**EXERCISE AIM**
Could you give the data below again, exactly and completely?

··········

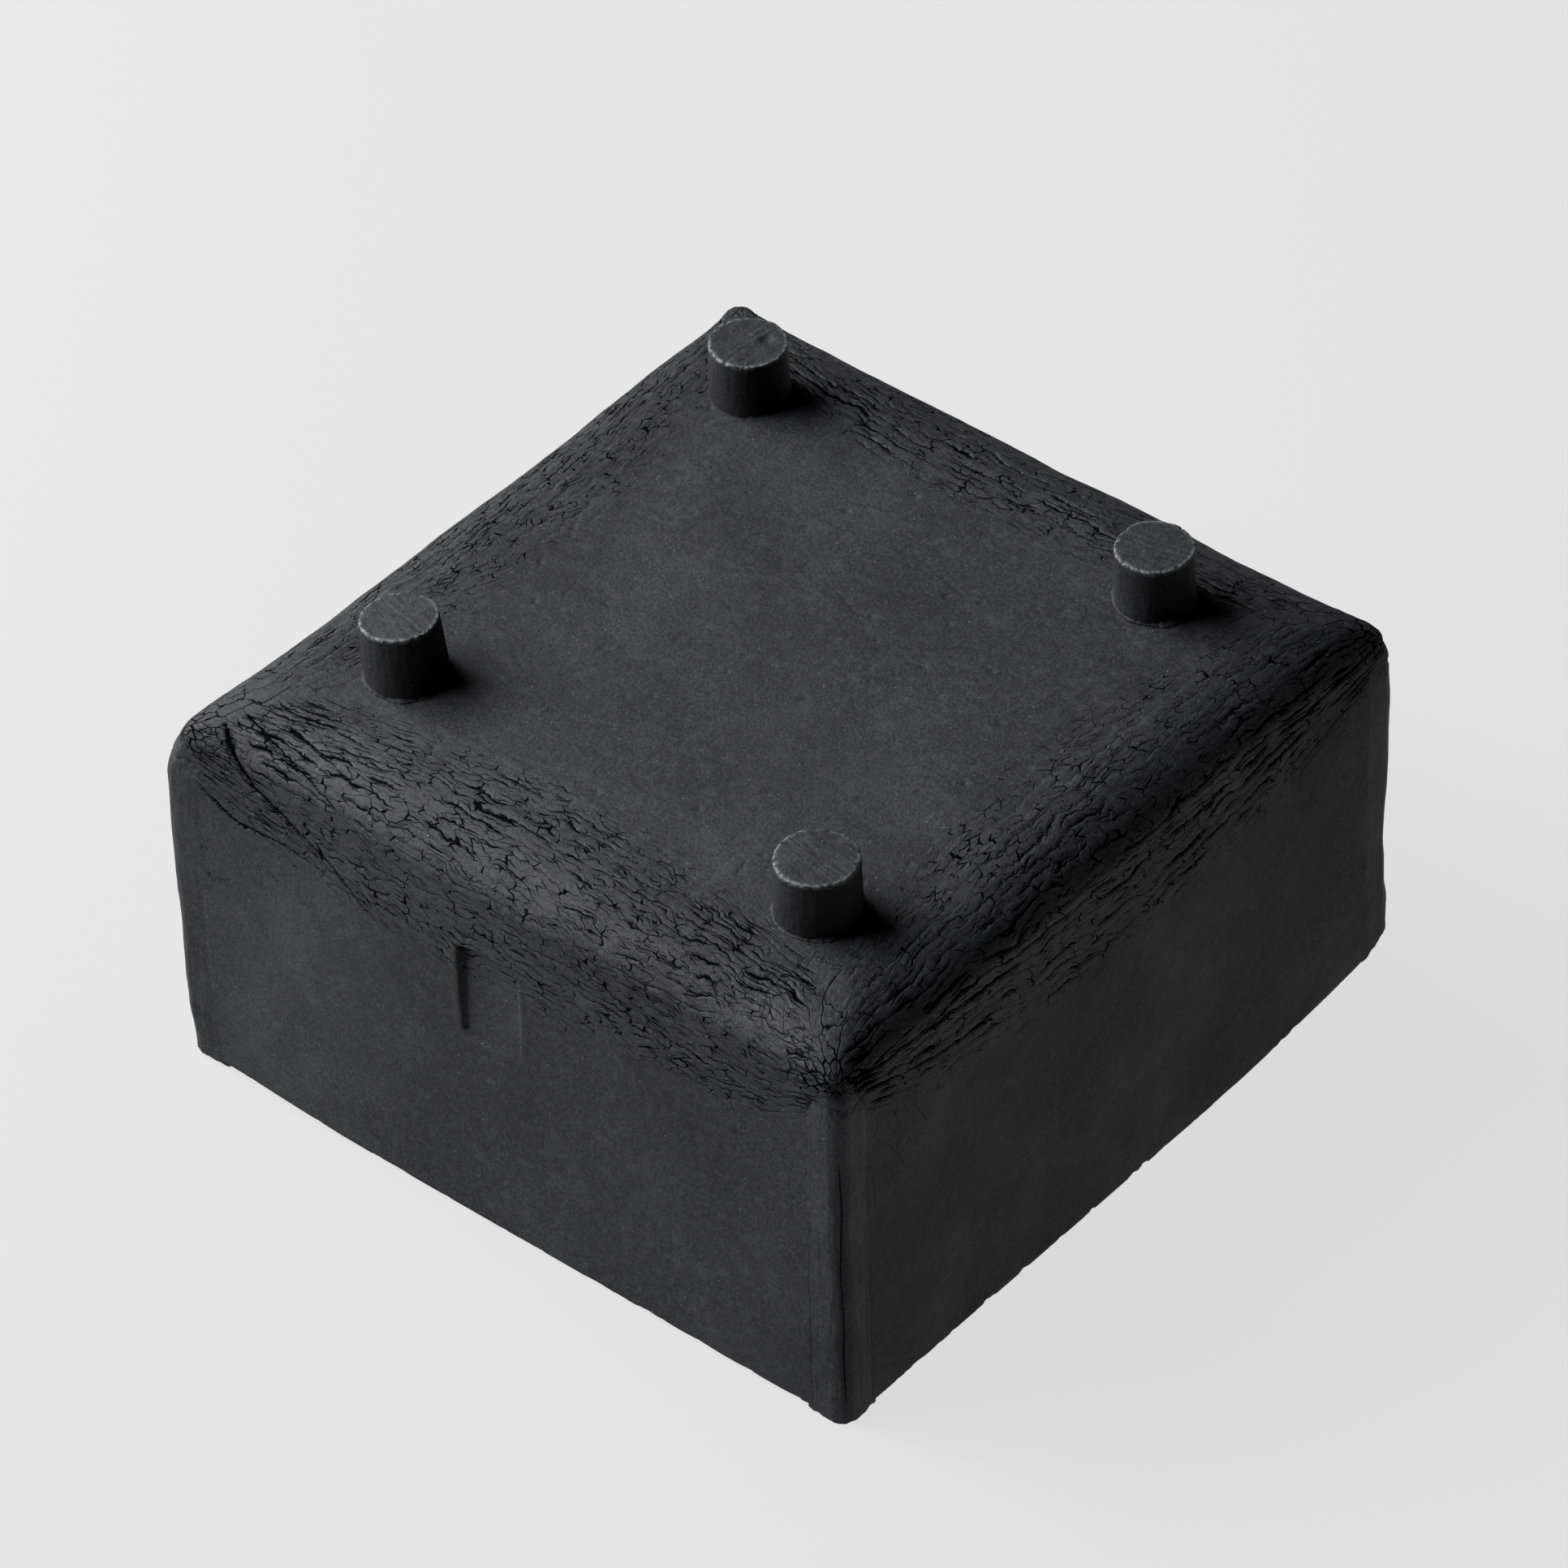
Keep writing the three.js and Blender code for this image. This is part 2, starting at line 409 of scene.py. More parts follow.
def long_tears(skin, points, distance, width):
    """Lays the longest tears over the others; each one is widest near its corner end."""
    place = np.stack([points[:, 0], skin.arc], 1)
    place += 0.34 * np.stack([rough.octaves(points / 1.9 + k, 2, 0.6) for k in (0.0, 50.0)], 1)
    stamped_wall = (skin.side == 0) & skin.outside & (skin.arc > CRACKED_TO)
    for half_width, line in LONG_TEARS:
        line = np.array(line, dtype=float)
        total = len(line) - 1
        for number, (start, end) in enumerate(zip(line[:-1], line[1:])):
            step = end - start
            rel = place - start
            t = np.clip(rel @ step / (step @ step), 0.0, 1.0)
            gap = np.linalg.norm(rel - t[:, None] * step, axis=1)
            signed = gap * np.sign(step[0] * rel[:, 1] - step[1] * rel[:, 0])
            run = (number + t) / total
            here = half_width * np.clip(run / 0.12, 0.35, 1) * (0.12 + 0.88 * (1 - run) ** 1.2)
            here = here * (0.75 + 0.5 * tear(points / 4.0 + 60.0)) - 0.04
            nearer = stamped_wall & (gap - here < np.minimum(np.abs(distance) - width, 0.5))
            distance = np.where(nearer, signed, distance)
            width = np.where(nearer, here, width)
    return distance, width


def tear_lines(noise, phase, spacing, place_along, layer, length):
    """Signed distance to wavy lines at whole phases, and how open each line is at each place along it."""
    line = np.round(phase)
    opening = noise(np.stack([place_along / length + 7.7 * line, 1.37 * line, layer * 3.3], 1))
    opening = smoothstep(-0.30, 0.30, opening) * (0.65 + 0.35 * np.sin(12.9 * line + 3.0 * layer))
    return np.sin(math.pi * phase) * spacing / math.pi, opening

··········

**REPLY TO THE EXERCISE**
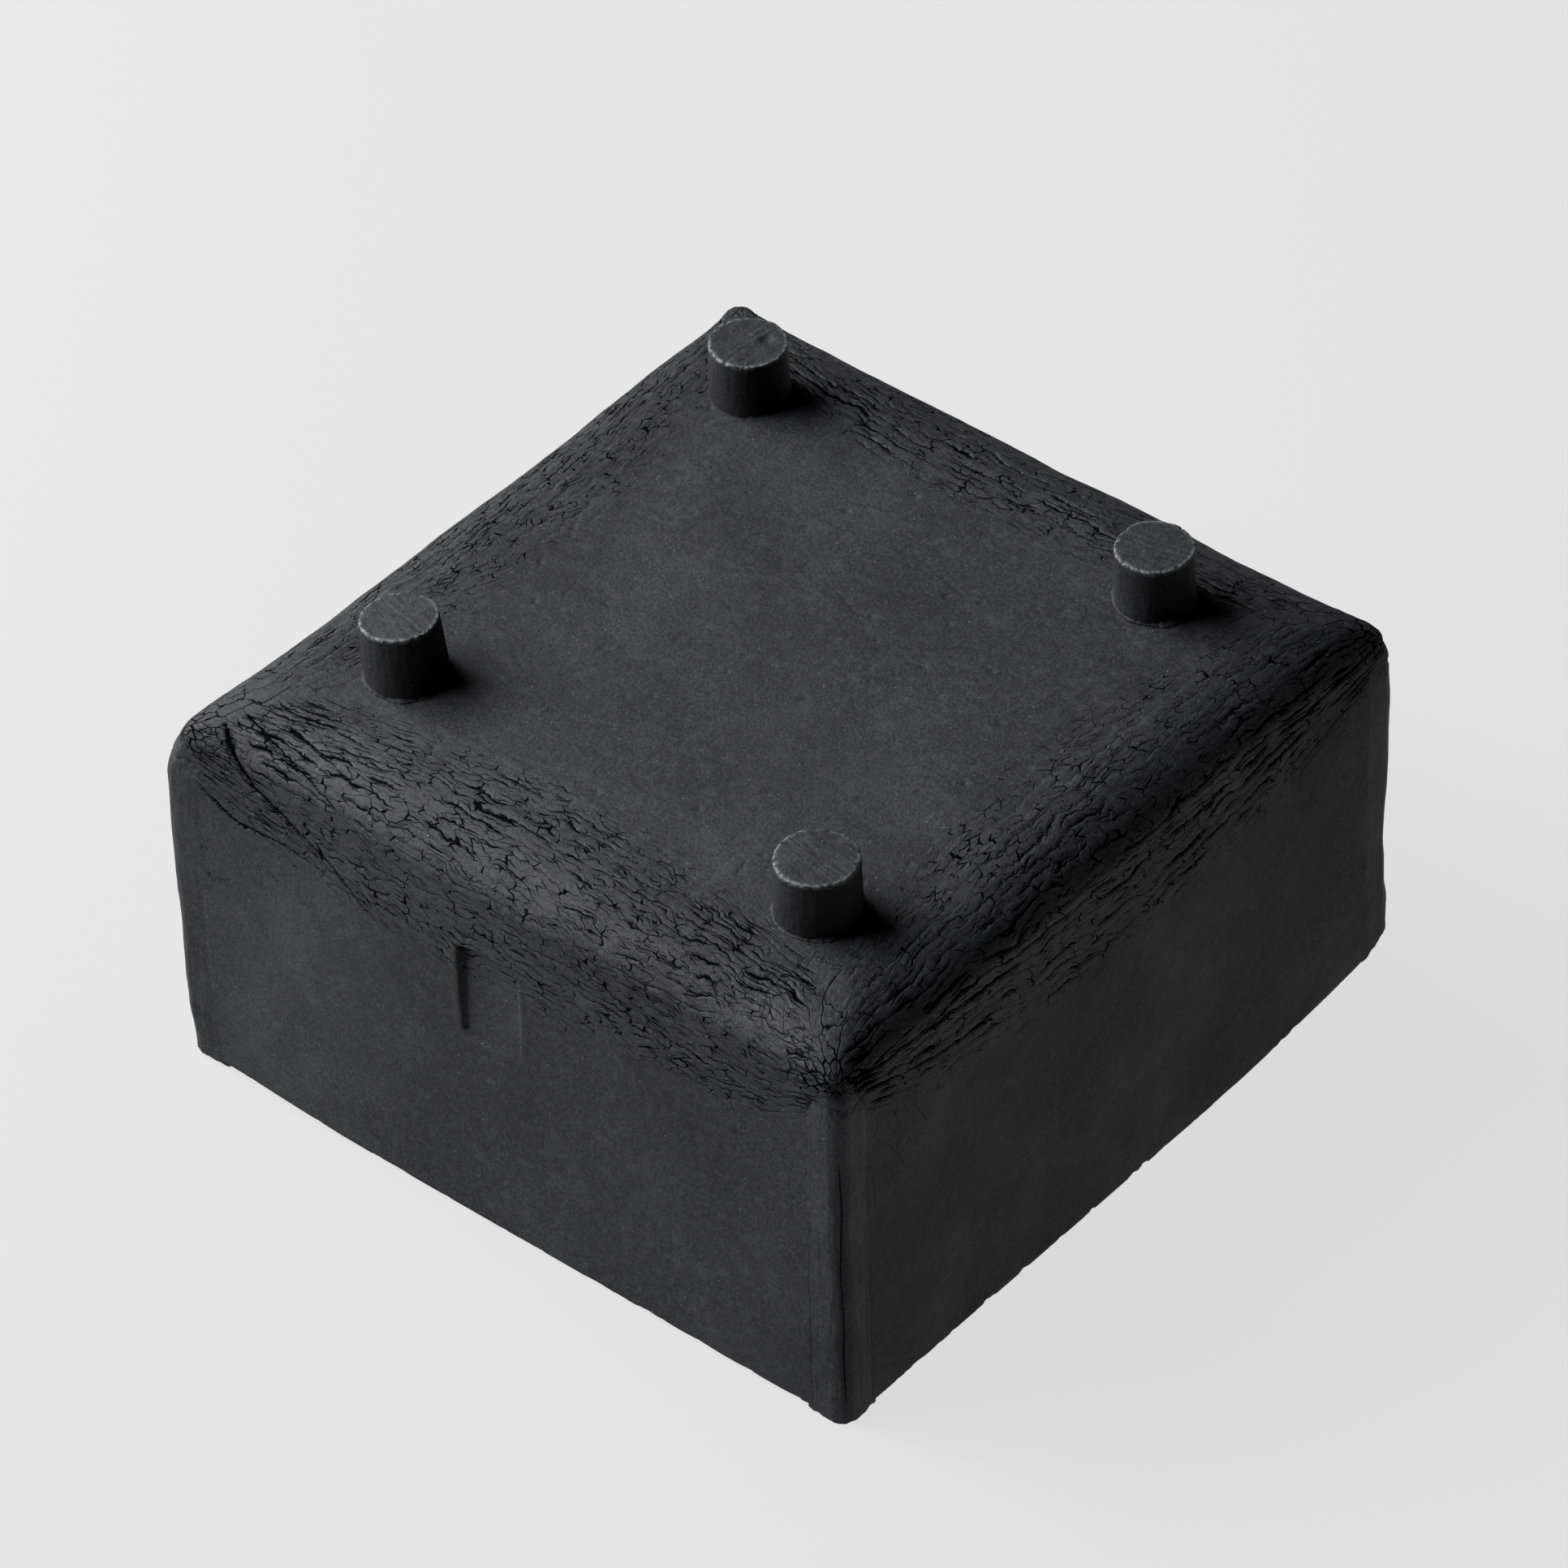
Keep writing the three.js and Blender code for this image. This is part 2, starting at line 409 of scene.py. More parts follow.
def long_tears(skin, points, distance, width):
    """Lays the longest tears over the others; each one is widest near its corner end."""
    place = np.stack([points[:, 0], skin.arc], 1)
    place += 0.34 * np.stack([rough.octaves(points / 1.9 + k, 2, 0.6) for k in (0.0, 50.0)], 1)
    stamped_wall = (skin.side == 0) & skin.outside & (skin.arc > CRACKED_TO)
    for half_width, line in LONG_TEARS:
        line = np.array(line, dtype=float)
        total = len(line) - 1
        for number, (start, end) in enumerate(zip(line[:-1], line[1:])):
            step = end - start
            rel = place - start
            t = np.clip(rel @ step / (step @ step), 0.0, 1.0)
            gap = np.linalg.norm(rel - t[:, None] * step, axis=1)
            signed = gap * np.sign(step[0] * rel[:, 1] - step[1] * rel[:, 0])
            run = (number + t) / total
            here = half_width * np.clip(run / 0.12, 0.35, 1) * (0.12 + 0.88 * (1 - run) ** 1.2)
            here = here * (0.75 + 0.5 * tear(points / 4.0 + 60.0)) - 0.04
            nearer = stamped_wall & (gap - here < np.minimum(np.abs(distance) - width, 0.5))
            distance = np.where(nearer, signed, distance)
            width = np.where(nearer, here, width)
    return distance, width


def tear_lines(noise, phase, spacing, place_along, layer, length):
    """Signed distance to wavy lines at whole phases, and how open each line is at each place along it."""
    line = np.round(phase)
    opening = noise(np.stack([place_along / length + 7.7 * line, 1.37 * line, layer * 3.3], 1))
    opening = smoothstep(-0.30, 0.30, opening) * (0.65 + 0.35 * np.sin(12.9 * line + 3.0 * layer))
    return np.sin(math.pi * phase) * spacing / math.pi, opening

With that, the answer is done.